Both inline lists and dictionaries may be empty, and represent the only way to represent empty lists or empty dictionaries in NestedText.

Inline strings are the string values specified in inline dictionaries and lists. They are somewhat constrained in the characters that they may contain; nothing that might be confused with syntax characters used by the inline list or dictionary that contains it. Specifically, inline strings may not contain newlines or any of the following characters: [, ], {, }, or ,. In addition, inline strings that are contained in inline dictionaries may not contain :. Leading and trailing white space are ignored with inline strings.

Empty inline strings must be followed by a comma to be recognized. For example, [] is an empty list and [,] is a list that contains a single empty string.

Indentation:

There is no indentation on the top-level object.

An increase in the number of spaces in the indentation signifies the start of a nested object. Indentation must return to a prior level when the nested object ends.

Each level of indentation need not employ the same number of additional spaces, though it is recommended that you choose either 2 or 4 spaces to represent a level of nesting and you use that consistently throughout the document. However, this is not required. Any increase in the number of spaces in the indentation represents an indent and a decrease to return to a prior indentation represents a dedent.

An indented value may only follow a list item or dict item that does not have a value on the same line. An indented value must follow a key item.

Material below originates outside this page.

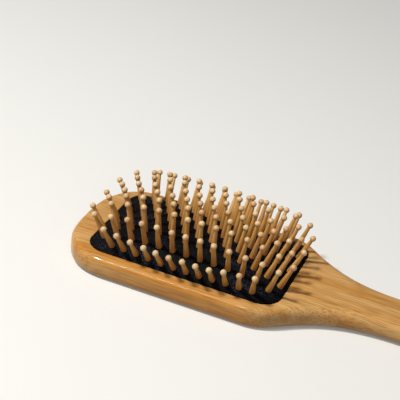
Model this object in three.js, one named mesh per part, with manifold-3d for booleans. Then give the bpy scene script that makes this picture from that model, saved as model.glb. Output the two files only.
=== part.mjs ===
// Paddle hair brush: a flat bamboo paddle with a pocket in its head, a domed rubber
// cushion clipped into the pocket, and wooden ball-tipped pins standing in the cushion.
// Millimetres, +Z up, brush lying on its back with the pins up, handle towards +X.
// The origin is on the underside, at the middle of the whole length and width.

import * as THREE from 'three';
import { mergeVertices } from 'three/addons/utils/BufferGeometryUtils.js';
import Module from 'manifold-3d';

const wasm = await Module();
wasm.setup();

// ---------------------------------------------------------------- driving dimensions

// cushion, as seen from above
const cushionLength = 105;
const cushionWidth = 67.5;
const cushionCorner = 11;

// bamboo paddle round the cushion
const paddleThickness = 11.8;
const sideRim = 7.75; // cushion edge to the side of the head
const tipRim = 14.8; // cushion edge to the tip of the head
const tipCrown = 3.5; // how far the tip edge bows out
const tipCorner = 24; // how far the tip's corners reach along each edge
const shoulderLength = 56; // cushion edge to the start of the grip
const gripLength = 74.2; // start of the grip to its end
const neckWidth = 29; // grip where the shoulders end
const gripWidth = 30.5; // grip at its widest
const headEdgeRadius = 4; // rounding of the head's long edges
const gripEdgeRadius = 5.2; // rounding of the grip's long edges, as deep as the board allows
const gripEdgeReach = 6.5; // how far that rounding reaches in from the grip's sides

// pocket in the head, with an undercut that holds the cushion's flange
const pocketDepth = 7.5;
const undercut = 2.2;
const clearance = 0.3;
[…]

Only ASCII spaces are allowed in the indentation. Specifically, tabs and the various Unicode spaces are not allowed.

Escaping and Quoting:

There is no escaping or quoting in NestedText. Once the line has been identified by its tag, and the tag is removed, the remaining text is taken literally.

Empty document:

A document may be empty. A document is empty if it consists only of comments and blank lines. An empty document corresponds to an empty value of unknown type.

Result:

When a document is converted from NestedText the result is a hierarchical collection of dictionaries, lists and strings. All dictionary keys are strings.